Complexity and Contradiction: Resilience on the Other Side

To treat fragility as absolute doom would ignore the novel’s closing chord. After the Mantle is reset and the crisis passes, Raphael and Elena sit on the Tower roof and survey a Cadre united in peace. Titus, Sharine, Alexander, Aegaeon, Caliane, Eli, Suyin, and Marduk all “show no desire for war” (Chapter 63). The power flows lie as calm as a glass lake, something Raphael has never experienced since his ascension. The governance structure did not collapse; it adapted. The fragility, then, is not a guarantee of failure but a constant vulnerability that demands active maintenance—shared memory, transparency, and the willingness to process trauma rather than bury it.

This resilience is mirrored in Elena’s personal arc. Her family memorial on the ocean promontory (Chapter 62), where Jeffrey Deveraux admits his guilt and releases ashes into the sea, models the healing that the Cadre must emulate. Personal trauma, when confronted, can be integrated; collective trauma, when dragged into the open, can be stabilized. The contradiction is that immortal governance is simultaneously robust enough to survive millennia and fragile enough to crack under the weight of one generation’s nightmares.

Symbol Connections

The Mantle of the Refuge serves as the central emblem of this theme. It is a physical and metaphysical shield whose cracks literalize the fractures in the Cadre’s authority. When the ground shudders and the Mantle weakens, it is as if the accumulated wounds of archangels dead, bloodborn, and Sleeping are pressing against the boundary that keeps angelic civilization safe from mortal exposure and from its own frailties.

The Compass—a symbol of guidance often associated with the search for lost knowledge—takes on a darker hue. The Cadre’s inability to locate the Mantle’s origin or a historical blueprint leaves them directionless, spinning without a true north. The Legion mark that Raphael renews on his skin connects to the ancient symbiotic secret: angels need vampires, and that dependence is a hidden fragility. Finally, iridescent scales glimpsed in the cascade of power remind us that beauty and peril coexist in the angelic order’s delicate balance.

Study Questions and Answers

  1. How does Qin’s decision to Sleep expose the fragility of angelic governance?
    Qin’s choice reduces the Cadre from nine to eight—well below the optimal ten—immediately locking every archangel into permanent wakefulness and forcing the territory compression or a potential mass slaughter of vampires. This shows that a single Sleep can destabilize the entire power structure (Chapter 15).

  2. According to Marduk, why is the Mantle failing?
    Marduk explains that an unprecedented concentration of traumatic events—Uram’s bloodborn rampage, Lijuan’s catastrophic war, and multiple archangel deaths within Raphael’s lifetime—has battered the Mantle beyond its tolerance. The system has absorbed too many shocks in too short an immortal span (Chapter 48).

  3. How does the lack of historical knowledge worsen the Cadre’s vulnerability?
    No archangel can verify the Mantle’s origin, Jessamy’s archives yield no answers, and Vivek’s data searches come up empty.
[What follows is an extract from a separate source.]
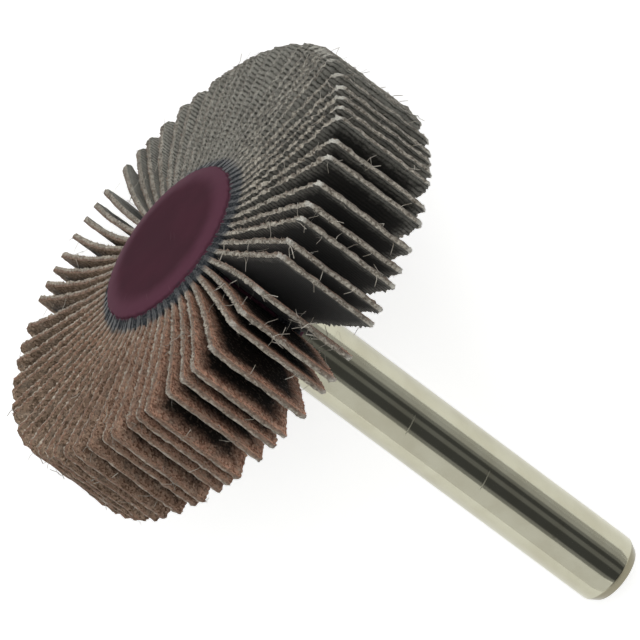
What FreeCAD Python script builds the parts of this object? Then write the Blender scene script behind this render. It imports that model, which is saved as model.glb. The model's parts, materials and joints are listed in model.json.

Without understanding how the Mantle was created or what maintains it, the Cadre cannot mount a targeted repair, leaving them reactive rather than proactive (Chapters 15, 46).

  4. In what way does the Caliane–Nadiel conflict illustrate internal threats to immortal rule?
    The interlude shows an archangel killing another out of personal rage. That direct subtraction from the Cadre adds to the collective trauma and removes a bearer of memory and power. Internal violence is as destabilizing as any external catastrophe (Chapter 5).

  5. How does the epilogue complicate the idea that angelic governance is doomed to collapse?
    After the reset, the Cadre attains an unprecedented peace. Every archangel actively desires stability, and Raphael perceives the power flows as calm as a glass lake. The system proves it can heal if the members commit to processing trauma, sharing knowledge, and working collectively (Chapter 63).